- Genres: Folk, jam band, acoustic, Americana
- Labels: Dharma Moon
- Members: Christopher Guest David Nichtern C.J. Vanston
- Website: www.thebeymanbros.com

= The Beyman Bros =

The Beyman Bros are Christopher Guest, David Nichtern and C.J. Vanston. Their music is an instrumental mix of Americana, bluegrass and jazz elements. A full-length release, Memories of Summer as a Child, was released on January 20, 2009 on Dharma Moon.
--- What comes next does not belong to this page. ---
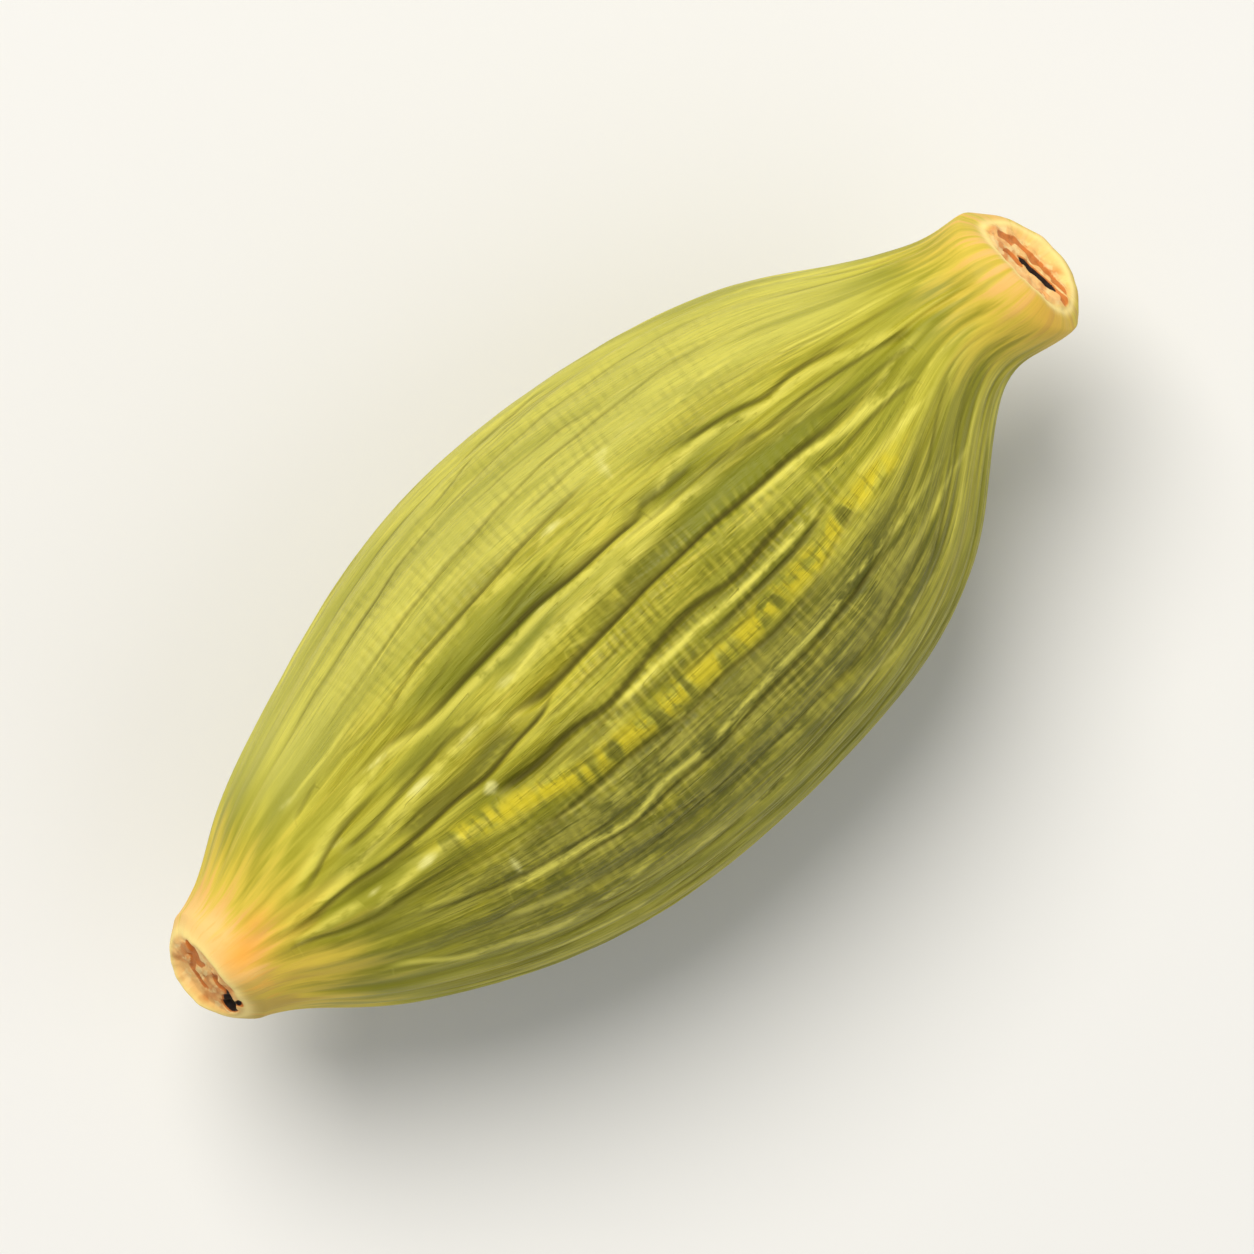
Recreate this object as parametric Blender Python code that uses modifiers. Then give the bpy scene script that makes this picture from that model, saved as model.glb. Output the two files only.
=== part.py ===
"""A dried green cardamom pod, lying on its side on a small flat spot.

Run with: blender --background --python part.py
Metres, +Z up. +X runs from the flower end to the stalk end. The origin is at the centre of the
pod's box, on the surface that it rests on.
"""

import math
import random

import bpy
import numpy as np

MM = 0.001

# Driving dimensions: the box of the finished pod
LENGTH = 20.0 * MM
WIDTH = 8.75 * MM
HEIGHT = 8.2 * MM

HALF_LENGTH = LENGTH / 2
HALF_WIDTH = WIDTH / 2

# Half-width of the pod between its two collars, as shares of half the length and half the width
BELLY_PROFILE = (
    (-0.895, 0.275),
    (-0.850, 0.325),
    (-0.755, 0.492),
    (-0.570, 0.717),
    (-0.380, 0.884),
    (-0.190, 0.980),
    (-0.020, 1.000),
    (0.190, 0.966),
    (0.380, 0.882),
    (0.560, 0.703),
    (0.655, 0.535),
    (0.745, 0.382),
    (0.820, 0.315),
    (0.890, 0.332),
)

# The collar at each end. Its lip rounds over from the collar's radius to a crest and down into a shallow cup
FLOWER_COLLAR = {
    "at": -0.895,  # share of half the length
    "radius": 1.20 * MM,
    "crest": 0.91 * MM,
    "mouth": 0.81 * MM,
    "lip": 0.56 * MM,
    "cup": 0.11 * MM,
}
STALK_COLLAR = {
    "at": 0.890,
    "radius": 1.45 * MM,
    "crest": 1.03 * MM,
    "mouth": 0.92 * MM,
    "lip": 0.58 * MM,
    "cup": 0.12 * MM,
}
COLLAR_SLANT = math.radians(7.0)  # both mouths are cut off a little upwards
SLANT_REACH = (0.82, 0.92)  # shares of half the length over which the slant grows
MOUTH_CROWN = 0.22 * MM  # how far the sides of a mouth stand back, at CROWN_AT from its middle
CROWN_AT = 1.0 * MM
CROWN_REACH = (0.90, 0.95)

# Cavities in the floor of each cup, each a slit between two places on it, given as distances
# from its middle towards +Y and upwards: (first place, second place, half-width, depth)
FLOWER_CAVITIES = (
    ((-0.62, -0.26), (-0.50, 0.12), 0.20, 0.45),
    ((0.44, 0.34), (0.56, 0.14), 0.16, 0.30),
    ((-0.22, 0.34), (0.00, 0.38), 0.14, 0.28),
    ((0.20, -0.56), (0.42, -0.44), 0.15, 0.26),
)
STALK_CAVITIES = (
    ((-0.72, 0.36), (0.02, 0.50), 0.17, 0.50),
    ((0.26, 0.66), (0.34, 0.62), 0.13, 0.26),
    ((0.74, 0.22), (0.42, -0.38), 0.16, 0.32),
    ((0.42, -0.38), (-0.40, -0.46), 0.15, 0.30),
)

# The pod's middle line: both ends turn up off the surface, and it sways from side to side
END_TILT = math.radians(17.0)
SIDE_SWAY = (  # (share of half the length, distance towards +Y)
    (-0.97, 0.10 * MM),
    (-0.60, -0.21 * MM),
    (0.00, -0.14 * MM),
    (0.56, 0.05 * MM),
    (0.80, 0.46 * MM),
    (0.97, 0.30 * MM),
)

# Section: three rounded corners, the first one a little to the -Y side of the top
CORNER_ROUNDNESS = 0.035
FIRST_CORNER = math.radians(-16.0)

# Ribs run from neck to neck between narrow grooves, highest in the middle of each of the three faces
RIB_COUNT = 26
RIB_HEIGHT = 0.105 * MM
RIB_FACE_MIDDLE = math.radians(5.0)
RIB_AT_CORNERS = 0.4  # height at the corners of the section, as a share of that in the middle of a face
RIB_FLATNESS = 2.6
RIB_FADE = (0.76, 0.92)  # shares of half the length over which the ribs die out at each neck

# Grooves on the top of the pod: depth, then (share of half the length, turn from the top in degrees)
TOP_GROOVES = (
    (0.80, ((-0.75, 28.0), (-0.47, 31.5), (-0.14, 34.5), (0.14, 38.0), (0.47, 41.0), (0.75, 38.0))),
    (1.10, ((-0.75, 13.0), (-0.55, 18.5), (-0.38, 21.5), (0.11, 22.0), (0.55, 21.5), (0.75, 18.0))),
    (1.20, ((-0.75, -1.0), (-0.47, 0.5), (-0.19, 4.0), (0.09, 9.0), (0.42, 13.0), (0.75, 12.0))),
    (0.95, ((-0.75, -10.0), (-0.40, -8.0), (-0.19, -8.0), (0.09, -4.5), (0.42, -1.5), (0.75, 2.0))),
    (0.90, ((-0.75, -20.0), (-0.42, -20.0), (-0.19, -21.0), (0.19, -20.0), (0.75, -11.0))),
    (0.85, ((-0.75, -31.0), (-0.42, -33.5), (0.0, -34.0), (0.33, -32.0), (0.75, -24.0))),
)

# The other grooves are spread evenly round the back, each a little off its place
GROOVE_SHIFT = math.radians(1.2)
GROOVE_WANDER = math.radians(1.5)

# The spot that it rests on is pressed this far into the belly
REST_DEPTH = 0.16 * MM

# Mesh: four columns of points for each rib, and rings along the profile
COLUMNS_PER_RIB = 4
FIRST_GROOVE_COLUMN = 10  # columns from the top to the first groove
BELLY_RINGS = 28
LIP_RINGS = 5
WALL_RINGS = 2
CUP_RINGS = 8


def smooth_through(knots, x):
    """Value at x of the smooth curve through the knots, each (position, value)."""
    position, value = np.array(knots, float).T
    slope = np.gradient(value, position)
    i = np.clip(np.searchsorted(position, x) - 1, 0, len(position) - 2)
    gap = position[i + 1] - position[i]
    t = np.clip((x - position[i]) / gap, 0.0, 1.0)
    level = value[i] * (1 - t) ** 2 * (1 + 2 * t) + value[i + 1] * t**2 * (3 - 2 * t)
    return level + gap * (slope[i] * t * (1 - t) ** 2 - slope[i + 1] * t**2 * (1 - t))


def ease(x, start, end):
    """0 before start, 1 after end, smooth between them."""
    t = np.clip((x - start) / (end - start), 0.0, 1.0)
    return t * t * (3 - 2 * t)


def collar_rings(collar):
    """(x, radius) from the middle of the cup's floor, up its wall, over the lip and out to the collar."""
    side = math.copysign(1.0, collar["at"])
    base = collar["at"] * HALF_LENGTH
    floor = base + side * (collar["lip"] - collar["cup"])
    rings = [(floor, collar["mouth"] * i / CUP_RINGS) for i in range(CUP_RINGS)]
    for i in range(WALL_RINGS):
        turn = math.pi / 2 * i / WALL_RINGS
        radius = collar["crest"] + (collar["mouth"] - collar["crest"]) * math.cos(turn)
        rings.append((floor + side * collar["cup"] * math.sin(turn), radius))
    for i in range(LIP_RINGS):
        turn = math.pi / 2 * (1 - i / LIP_RINGS)
        radius = collar["crest"] + (collar["radius"] - collar["crest"]) * math.cos(turn)
        rings.append((base + side * collar["lip"] * math.sin(turn), radius))
    return rings


def profile_rings():
    """(x, radius) all the way from the flower end's cup to the stalk end's."""
    start, end = BELLY_PROFILE[0][0], BELLY_PROFILE[-1][0]
    belly = []
    for i in range(BELLY_RINGS + 1):
        # the rings stand closer together towards the necks
        share = -math.cos(math.pi * i / BELLY_RINGS) * 0.35 + (2 * i / BELLY_RINGS - 1) * 0.65
        x = start + (end - start) * (share + 1) / 2
        belly.append((x * HALF_LENGTH, float(smooth_through(BELLY_PROFILE, x)) * HALF_WIDTH))
    return collar_rings(FLOWER_COLLAR) + belly + collar_rings(STALK_COLLAR)[::-1]


def turned_blank():
    """The pod as a plain turned shape: its profile, turned about the X axis."""
    rings = profile_rings()
    outline = bpy.data.meshes.new("profile")
    points = [(x, radius, 0.0) for x, radius in rings]
    outline.from_pydata(points, [(i, i + 1) for i in range(len(points) - 1)], [])
    profile = bpy.data.objects.new("profile", outline)
    bpy.context.scene.collection.objects.link(profile)
    screw = profile.modifiers.new("turn", "SCREW")
    screw.axis = "X"
    screw.steps = screw.render_steps = RIB_COUNT * COLUMNS_PER_RIB
    screw.use_merge_vertices = True
    screw.merge_threshold = 1e-6
    screw.use_normal_calculate = True
    bpy.context.view_layer.update()
    blank = bpy.data.meshes.new_from_object(profile.evaluated_get(bpy.context.evaluated_depsgraph_get()))
    bpy.data.objects.remove(profile)
    return blank


def groove_turns(share):
    """Turn of each groove at each place along the pod, from the first on top round to the first again."""
    seen = [np.radians(smooth_through(knots, share)) for _, knots in TOP_GROOVES]
    draw = random.Random(11)
    hidden = RIB_COUNT - len(seen)
    turns = list(seen)
    for i in range(1, hidden + 1):
        part = i / (hidden + 1)
        even = seen[-1] * (1 - part) + (seen[0] - math.tau) * part
        wave = np.sin(draw.uniform(0, math.tau) + 4.0 * share)
        turns.append(even + GROOVE_SHIFT * draw.uniform(-1, 1) + GROOVE_WANDER * wave)
    return np.array(turns + [seen[0] - math.tau])


def groove_depths():
    """Depth of each groove, in the same order."""
    draw = random.Random(12)
    seen = [depth for depth, _ in TOP_GROOVES]
    hidden = [draw.uniform(0.75, 1.15) for _ in range(RIB_COUNT - len(seen))]
    return np.array(seen + hidden + seen[:1])


def ribbed(x, radius, turn):
    """Moves each point's turn so that its column follows a rib, and gives the rib's height there."""
    share = x / HALF_LENGTH
    place = np.mod(FIRST_GROOVE_COLUMN / COLUMNS_PER_RIB - turn / math.tau * RIB_COUNT + 1e-6, RIB_COUNT)
    before = place.astype(int) % RIB_COUNT
    across = place - np.floor(place)
    turns = groove_turns(share)
    point = np.arange(len(x))
    turn = turns[before, point] * (1 - across) + turns[before + 1, point] * across
    depths = groove_depths()
    depth = depths[before] * (1 - across) + depths[before + 1] * across
    # a broad rounded crest between two narrow grooves
    section = 1.0 - 2.0 * np.abs(2 * across - 1) ** RIB_FLATNESS
    face = RIB_AT_CORNERS + (1 - RIB_AT_CORNERS) * np.cos(1.5 * (turn - RIB_FACE_MIDDLE)) ** 2
    taper = (radius / HALF_WIDTH) ** 0.75 * (1 - ease(np.abs(share), *RIB_FADE))
    return turn, RIB_HEIGHT * section * depth * face * taper


def hollowed(x, radius, turn, collar, cavities):
    """How far each point of one cup's floor is sunk, along X."""
    end = math.copysign(1.0, collar["at"])
    on_floor = (end * x > abs(collar["at"]) * HALF_LENGTH) & (radius < collar["mouth"] * 1.001)
    place = np.stack([radius * np.sin(turn), radius * np.cos(turn)], axis=1) / MM
    sink = np.zeros_like(x)
    for first, second, half_width, depth in cavities:
        slit = np.subtract(second, first)
        share = np.clip((place - first) @ slit / (slit @ slit), 0.0, 1.0)
        away = np.linalg.norm(place - first - share[:, None] * slit, axis=1)
        sink = np.maximum(sink, depth * MM * np.exp(-((away / half_width) ** 2)))
    return np.where(on_floor, -end * sink, 0.0)


def shape_pod(mesh):
    """Gives the turned blank its corners, ribs, cavities and bend, and presses the flat spot into it."""
    co = np.empty(len(mesh.vertices) * 3)
    mesh.vertices.foreach_get("co", co)
    x, y, z = co.reshape(-1, 3).T
    radius, turn = np.hypot(y, z), np.arctan2(y, z)  # turn is measured from +Z towards +Y
    belly = (radius / HALF_WIDTH) ** 1.3
    turn, rib = ribbed(x, radius, turn)
    sink = hollowed(x, radius, turn, FLOWER_COLLAR, FLOWER_CAVITIES)
    sink += hollowed(x, radius, turn, STALK_COLLAR, STALK_CAVITIES)
    radius = radius * (1 + CORNER_ROUNDNESS * belly * np.cos(3 * (turn - FIRST_CORNER))) + rib
    side, up = radius * np.sin(turn), radius * np.cos(turn)
    slant = up * math.tan(COLLAR_SLANT) * ease(np.abs(x) / HALF_LENGTH, *SLANT_REACH)
    crown = MOUTH_CROWN * (side / CROWN_AT) ** 2 * ease(np.abs(x) / HALF_LENGTH, *CROWN_REACH)
    x = x + sink - np.sign(x) * (slant + crown)
    # the middle line is a parabola in the XZ plane, and each section stands square to it
    share = x / HALF_LENGTH
    lean = np.arctan(math.tan(END_TILT) * share)
    rise = math.tan(END_TILT) * HALF_LENGTH * share**2 / 2
    sway = smooth_through(SIDE_SWAY, share)
    points = np.stack([x - up * np.sin(lean), side + sway, rise + up * np.cos(lean)], axis=1)
    # size the box, with the flat spot at z = 0
    size = np.ptp(points, axis=0)
    points *= np.array([LENGTH, WIDTH, HEIGHT + REST_DEPTH]) / size
    rest = points[:, 2].min() + REST_DEPTH
    points[:, 2] = np.maximum(points[:, 2], rest) - rest
    points[:, :2] -= (points[:, :2].min(axis=0) + points[:, :2].max(axis=0)) / 2
    mesh.vertices.foreach_set("co", points.ravel())
    mesh.update()


def pod_material():
    """Pale yellow-green dried husk, dull with a faint sheen."""
    skin = bpy.data.materials.new("pod_skin")
    skin.use_nodes = True
    shader = skin.node_tree.nodes["Principled BSDF"]
    shader.inputs["Base Color"].default_value = (0.40, 0.38, 0.075, 1.0)
    shader.inputs["Roughness"].default_value = 0.6
    shader.inputs["Metallic"].default_value = 0.0
    return skin


def main():
    for obj in list(bpy.data.objects):
        bpy.data.objects.remove(obj)
    parts = bpy.data.collections.new("green_cardamom_pod")
    bpy.context.scene.collection.children.link(parts)
    mesh = turned_blank()
    mesh.name = "pod"
    shape_pod(mesh)
    mesh.materials.append(pod_material())
    mesh.shade_smooth()
    mesh.set_sharp_from_angle(angle=math.radians(60.0))
    parts.objects.link(bpy.data.objects.new("pod", mesh))


main()
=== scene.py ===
import math
import random

import bpy
import numpy as np
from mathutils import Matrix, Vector, noise


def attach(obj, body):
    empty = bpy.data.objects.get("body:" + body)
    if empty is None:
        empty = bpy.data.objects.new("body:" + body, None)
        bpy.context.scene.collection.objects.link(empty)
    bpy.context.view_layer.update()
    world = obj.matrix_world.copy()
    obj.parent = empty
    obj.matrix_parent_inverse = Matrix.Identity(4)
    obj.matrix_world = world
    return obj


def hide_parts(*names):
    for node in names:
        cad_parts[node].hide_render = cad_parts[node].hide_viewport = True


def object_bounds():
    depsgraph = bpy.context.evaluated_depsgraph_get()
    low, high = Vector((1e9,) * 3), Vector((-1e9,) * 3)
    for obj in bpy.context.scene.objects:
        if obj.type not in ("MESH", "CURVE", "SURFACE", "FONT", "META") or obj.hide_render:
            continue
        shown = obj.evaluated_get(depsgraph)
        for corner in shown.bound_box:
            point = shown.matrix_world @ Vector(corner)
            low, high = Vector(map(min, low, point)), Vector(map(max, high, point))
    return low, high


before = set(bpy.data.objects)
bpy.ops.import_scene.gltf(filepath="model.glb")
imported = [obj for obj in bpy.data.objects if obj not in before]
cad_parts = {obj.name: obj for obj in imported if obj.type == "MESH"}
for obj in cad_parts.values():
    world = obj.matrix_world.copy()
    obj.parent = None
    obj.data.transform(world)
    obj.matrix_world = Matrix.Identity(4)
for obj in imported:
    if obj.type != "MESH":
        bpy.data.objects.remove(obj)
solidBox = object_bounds()  # the solid's own box, by which the fine copy's points are placed on the pod
mm = 0.001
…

Guest is known for This Is Spinal Tap, as is Vanston, who was the musical director for Spinal Tap, and Nichtern wrote Midnight at the Oasis for Maria Muldaur. Guest and Nichtern were childhood friends and have been playing music together for decades. They played together when they were in college in a band called Voltaire's Nose.

==Lineup==
- Christopher Guest (mandolin, mandocello, clarinet, guitars, lap steel guitar)
- David Nichtern (acoustic, electric, and slide guitars)
- C.J. Vanston (keyboards, accordion, synths, and drum programming)

==Discography==

Their debut album, Memories of Summer as a Child was released in 2009. Nichtern recalled when they initially started to work on Memories, the group began with "simple rhythm-guitar ideas", and "once they arrived at an intriguing mood, they'd go off exploring". Guest said "most of the music was recorded in a matter of about a week ... much of it improvised in the studio". In the liner notes for the album, Guest describes the music as "Celtic/Rodeo, or Tyrolean/Sephardic".

==Reception==
Music critic Tom Moon from NPR's All Things Considered said their album had a "striking, spacious sound: instrumentals that exude the placid calm of meditation music, but also carry flashes of rock-guitar brilliance, late-night swamp blues and the carefully knit tapestries of bluegrass ... it's thinking person's Americana — lovely and low-key and enchanting". Randy Lewis wrote in the Los Angeles Times that "there's little in the way of instrumental fireworks, just free-ranging exchanges in which the players challenge one another imaginatively and melodically". Jim Abbott from the Orlando Sentinel said the "11 gentle instrumentals are closer to New Age music ... tempos are utterly unhurried, and the subtle percussion allows plenty of space for the trio's wistful melodies".